Advantages of Local Banks
Besides the ability to provide more loans than a standard bank, Andrew said local banks have three additional advantages:
- Building Relationship– “As you start developing relations, as you start having credibility with a particular bank, they’ll scratch their arms a little bit, but in general, the place to start always is the community banks – they want to have a relationship; it’s a relationship sort of lending, and they really like that word. If you go in and say, ‘hey, we want to develop a relationship with you’ and you tell them that you’re going to put your rental deposits in their bank, they’re all over that because that’s really what in the long run they’re looking for.”
- Flexible Loan Qualifications– “They don’t have stringent criteria. For people who may not have a W-2 income, they’ll work with 1099. If somebody doesn’t have a W-2 or 1099, but has retirement income, they’ll work with. If somebody doesn’t even that but has some assets, a good portfolio in the stock market, or just cash, they’re much more forgiving and they’re not as sensitive, even in the department of credit scores.”
- Loans to Business Entity– “As you work with these commercial banks, you can buy properties in your LLCs, you can buy properties in your S Corps, you can buy companies under a trust.”
Andrew follows the 2-5-7 investment formula: purchase a minimum of 5 properties in 2 years and pay them off in 7 years.
The three ways Andrew finances his deals on the front-end are partnerships, hard money, or private money loans.
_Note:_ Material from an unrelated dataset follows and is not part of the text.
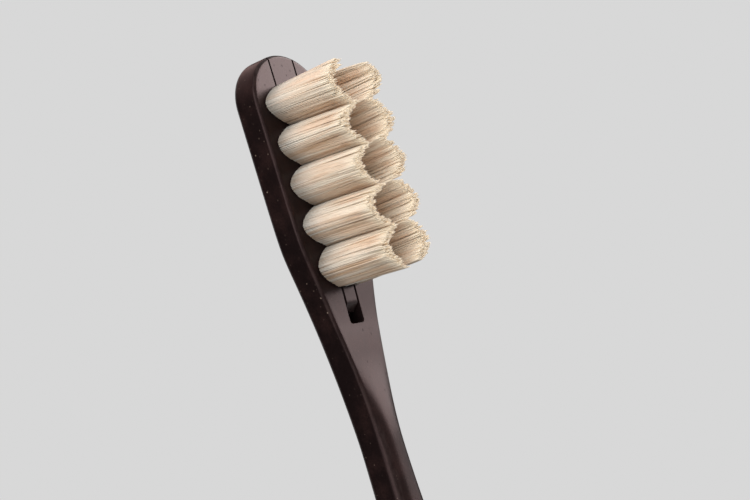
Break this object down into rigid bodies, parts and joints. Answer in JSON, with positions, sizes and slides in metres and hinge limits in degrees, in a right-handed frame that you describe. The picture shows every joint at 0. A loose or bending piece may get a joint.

On the back-end, he refinances the properties with a commercial loan from a small local bank.
When walking into a bank, Andrew goes directly to the Vice-President and explains his business plan.
For those interested in following this strategy or just want to find a small local bank, visit: https://www.bauerfinancial.com/home.html.
The three main advantages, among many others, of using a small local bank is the ability to form relationships, flexible loan qualifications, and loaning to your business entity.